House Democratic leaders are so taken with the idea that they held a news conference yesterday to promote it. Schools Superintendent Patricia Hamamoto and a representative of the Hawaii State Teachers Association attended and expressed support.

"This plan will put real budgeting power into the hands of local schools where it belongs," said House Majority Leader Scott Saiki (D, Moiliili-McCully). He said the program has been adopted in Seattle and Edmonton, Canada, and test scores shot up in both places.

The idea is not new. It was studied by the Department of Education back in 1994. It resurfaced last month while Ouchi, a management professor at the University of California-Los Angeles, was in Hawaii to visit his parents. Roth set up meetings for him with the governor, legislative leaders and educators.

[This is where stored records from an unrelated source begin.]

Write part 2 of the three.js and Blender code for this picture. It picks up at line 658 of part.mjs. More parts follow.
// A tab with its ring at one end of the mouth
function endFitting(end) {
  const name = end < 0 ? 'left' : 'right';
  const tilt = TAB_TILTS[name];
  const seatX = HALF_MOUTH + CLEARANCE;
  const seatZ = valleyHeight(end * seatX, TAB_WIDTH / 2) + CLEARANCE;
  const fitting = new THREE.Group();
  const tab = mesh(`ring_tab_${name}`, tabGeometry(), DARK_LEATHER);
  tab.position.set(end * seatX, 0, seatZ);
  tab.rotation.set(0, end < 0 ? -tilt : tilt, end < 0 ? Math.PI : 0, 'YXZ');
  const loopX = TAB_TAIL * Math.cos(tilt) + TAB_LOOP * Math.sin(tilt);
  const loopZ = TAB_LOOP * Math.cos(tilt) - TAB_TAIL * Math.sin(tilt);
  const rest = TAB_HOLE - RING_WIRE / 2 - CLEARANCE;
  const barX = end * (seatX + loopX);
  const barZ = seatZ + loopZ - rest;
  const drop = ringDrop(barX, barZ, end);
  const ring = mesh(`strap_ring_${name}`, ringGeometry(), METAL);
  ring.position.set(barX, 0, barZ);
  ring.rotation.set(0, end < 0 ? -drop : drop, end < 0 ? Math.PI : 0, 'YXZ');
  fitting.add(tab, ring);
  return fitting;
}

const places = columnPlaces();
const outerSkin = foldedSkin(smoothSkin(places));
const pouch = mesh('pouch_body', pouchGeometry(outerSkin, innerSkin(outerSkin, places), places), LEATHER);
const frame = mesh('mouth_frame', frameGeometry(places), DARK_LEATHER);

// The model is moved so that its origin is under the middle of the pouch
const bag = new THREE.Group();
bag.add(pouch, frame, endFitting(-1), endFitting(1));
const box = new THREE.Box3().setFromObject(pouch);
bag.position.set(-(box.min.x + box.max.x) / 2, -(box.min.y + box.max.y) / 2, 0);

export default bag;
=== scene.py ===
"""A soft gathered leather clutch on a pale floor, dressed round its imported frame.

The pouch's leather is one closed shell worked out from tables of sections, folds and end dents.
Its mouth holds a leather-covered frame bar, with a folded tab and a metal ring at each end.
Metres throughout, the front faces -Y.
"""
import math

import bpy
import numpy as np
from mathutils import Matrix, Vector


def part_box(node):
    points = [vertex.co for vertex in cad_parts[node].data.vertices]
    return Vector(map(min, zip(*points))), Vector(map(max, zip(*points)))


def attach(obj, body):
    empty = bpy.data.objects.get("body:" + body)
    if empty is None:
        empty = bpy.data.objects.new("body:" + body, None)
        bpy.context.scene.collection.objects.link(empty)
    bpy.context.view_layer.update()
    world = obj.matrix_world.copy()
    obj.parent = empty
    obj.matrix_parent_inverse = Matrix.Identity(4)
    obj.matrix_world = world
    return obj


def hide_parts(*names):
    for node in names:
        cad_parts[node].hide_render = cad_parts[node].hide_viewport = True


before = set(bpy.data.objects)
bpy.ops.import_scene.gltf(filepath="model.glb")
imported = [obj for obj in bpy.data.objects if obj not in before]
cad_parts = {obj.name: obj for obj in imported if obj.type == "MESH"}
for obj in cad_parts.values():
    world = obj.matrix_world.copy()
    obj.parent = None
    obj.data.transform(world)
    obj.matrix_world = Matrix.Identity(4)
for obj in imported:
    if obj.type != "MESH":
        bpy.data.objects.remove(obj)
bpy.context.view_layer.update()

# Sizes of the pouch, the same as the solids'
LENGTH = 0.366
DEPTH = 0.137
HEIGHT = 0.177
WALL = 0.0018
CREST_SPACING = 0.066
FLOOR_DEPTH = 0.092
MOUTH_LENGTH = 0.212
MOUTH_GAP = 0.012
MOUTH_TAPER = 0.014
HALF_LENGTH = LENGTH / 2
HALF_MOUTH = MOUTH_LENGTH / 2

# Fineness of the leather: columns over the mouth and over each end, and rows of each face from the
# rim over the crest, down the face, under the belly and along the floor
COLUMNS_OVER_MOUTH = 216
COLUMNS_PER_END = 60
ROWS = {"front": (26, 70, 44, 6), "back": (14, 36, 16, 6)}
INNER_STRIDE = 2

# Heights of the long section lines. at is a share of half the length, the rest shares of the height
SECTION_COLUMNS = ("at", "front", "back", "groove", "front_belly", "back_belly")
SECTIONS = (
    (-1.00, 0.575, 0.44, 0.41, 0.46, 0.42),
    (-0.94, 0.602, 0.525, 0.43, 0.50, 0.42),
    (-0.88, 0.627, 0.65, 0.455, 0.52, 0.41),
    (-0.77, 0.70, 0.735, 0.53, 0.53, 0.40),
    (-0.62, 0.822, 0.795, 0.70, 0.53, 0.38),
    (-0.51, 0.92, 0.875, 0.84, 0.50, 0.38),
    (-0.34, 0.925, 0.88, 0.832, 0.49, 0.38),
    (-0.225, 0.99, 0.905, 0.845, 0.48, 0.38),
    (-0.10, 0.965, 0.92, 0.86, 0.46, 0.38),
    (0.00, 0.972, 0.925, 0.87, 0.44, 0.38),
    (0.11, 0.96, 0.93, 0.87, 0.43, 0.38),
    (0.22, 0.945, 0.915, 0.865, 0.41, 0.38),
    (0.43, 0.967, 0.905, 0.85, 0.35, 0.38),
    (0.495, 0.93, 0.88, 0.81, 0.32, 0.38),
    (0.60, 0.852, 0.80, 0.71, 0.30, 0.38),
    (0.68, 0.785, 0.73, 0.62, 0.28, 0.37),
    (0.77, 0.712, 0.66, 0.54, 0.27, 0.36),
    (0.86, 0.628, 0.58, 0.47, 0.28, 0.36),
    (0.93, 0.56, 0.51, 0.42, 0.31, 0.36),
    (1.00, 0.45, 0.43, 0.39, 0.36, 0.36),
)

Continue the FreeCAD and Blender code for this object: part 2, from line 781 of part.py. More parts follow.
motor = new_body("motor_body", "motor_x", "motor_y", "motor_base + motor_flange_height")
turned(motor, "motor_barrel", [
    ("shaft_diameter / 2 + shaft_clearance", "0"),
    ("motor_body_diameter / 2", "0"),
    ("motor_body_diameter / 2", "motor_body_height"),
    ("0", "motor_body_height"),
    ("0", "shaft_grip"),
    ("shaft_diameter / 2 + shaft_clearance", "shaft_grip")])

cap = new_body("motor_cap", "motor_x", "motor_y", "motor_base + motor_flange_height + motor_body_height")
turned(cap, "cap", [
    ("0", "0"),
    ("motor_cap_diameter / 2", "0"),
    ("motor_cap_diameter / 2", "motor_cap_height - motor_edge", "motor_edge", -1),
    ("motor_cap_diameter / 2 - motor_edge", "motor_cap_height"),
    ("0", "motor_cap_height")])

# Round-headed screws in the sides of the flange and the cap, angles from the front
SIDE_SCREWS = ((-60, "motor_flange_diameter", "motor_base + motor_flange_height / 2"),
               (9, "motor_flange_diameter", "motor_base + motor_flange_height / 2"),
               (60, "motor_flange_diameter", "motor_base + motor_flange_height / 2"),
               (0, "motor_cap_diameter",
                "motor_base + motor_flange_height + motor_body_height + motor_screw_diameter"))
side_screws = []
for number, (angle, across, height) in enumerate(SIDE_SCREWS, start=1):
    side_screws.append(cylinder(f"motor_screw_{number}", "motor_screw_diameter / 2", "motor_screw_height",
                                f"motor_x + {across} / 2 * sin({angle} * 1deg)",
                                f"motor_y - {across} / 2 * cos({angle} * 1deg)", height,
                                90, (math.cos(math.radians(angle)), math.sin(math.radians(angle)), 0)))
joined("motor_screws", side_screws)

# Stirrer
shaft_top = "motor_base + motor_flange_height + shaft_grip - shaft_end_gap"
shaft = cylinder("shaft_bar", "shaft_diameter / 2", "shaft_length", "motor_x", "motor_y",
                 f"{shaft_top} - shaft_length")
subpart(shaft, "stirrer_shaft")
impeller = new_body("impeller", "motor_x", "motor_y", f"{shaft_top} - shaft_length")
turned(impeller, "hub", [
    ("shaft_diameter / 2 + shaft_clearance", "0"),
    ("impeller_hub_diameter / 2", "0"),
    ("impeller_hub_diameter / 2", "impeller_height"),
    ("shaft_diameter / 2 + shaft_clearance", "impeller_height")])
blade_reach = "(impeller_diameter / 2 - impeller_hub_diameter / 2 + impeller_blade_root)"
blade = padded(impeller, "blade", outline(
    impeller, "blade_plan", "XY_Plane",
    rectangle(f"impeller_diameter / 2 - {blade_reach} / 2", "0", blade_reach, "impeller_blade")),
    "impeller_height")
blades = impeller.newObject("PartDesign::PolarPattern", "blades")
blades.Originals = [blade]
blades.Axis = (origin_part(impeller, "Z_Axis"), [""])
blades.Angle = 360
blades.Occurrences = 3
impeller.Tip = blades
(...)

The approach, known as Weighted Student Formula, takes time to develop and could not be implemented in the biennial budget now being negotiated at the Legislature.

Traditionally, legislators budget money by educational program, rather than by student, and give direction on how it should be spent. "We've never given it in a lump-sum way," said Rep. Roy Takumi (D, Pearl City-Pacific Palisades).

Giving schools control of their budgets and letting them compete for students can foster improvement, according to Ouchi. He is best known for his 1981 bestseller, "Theory Z: How American Management Can Meet the Japanese Challenge." More recently he co-authored a study, "The Impact of Organization on the Performance of Nine School Systems: Lessons for California," published this year.

House leaders see weighted budgeting as a means of giving control to the ultimate grass roots: the individual schools. The administration, however, believes that for the new budgeting formula to succeed, Hawaii must have locally elected school boards and principals who are held accountable for school performance, Roth said.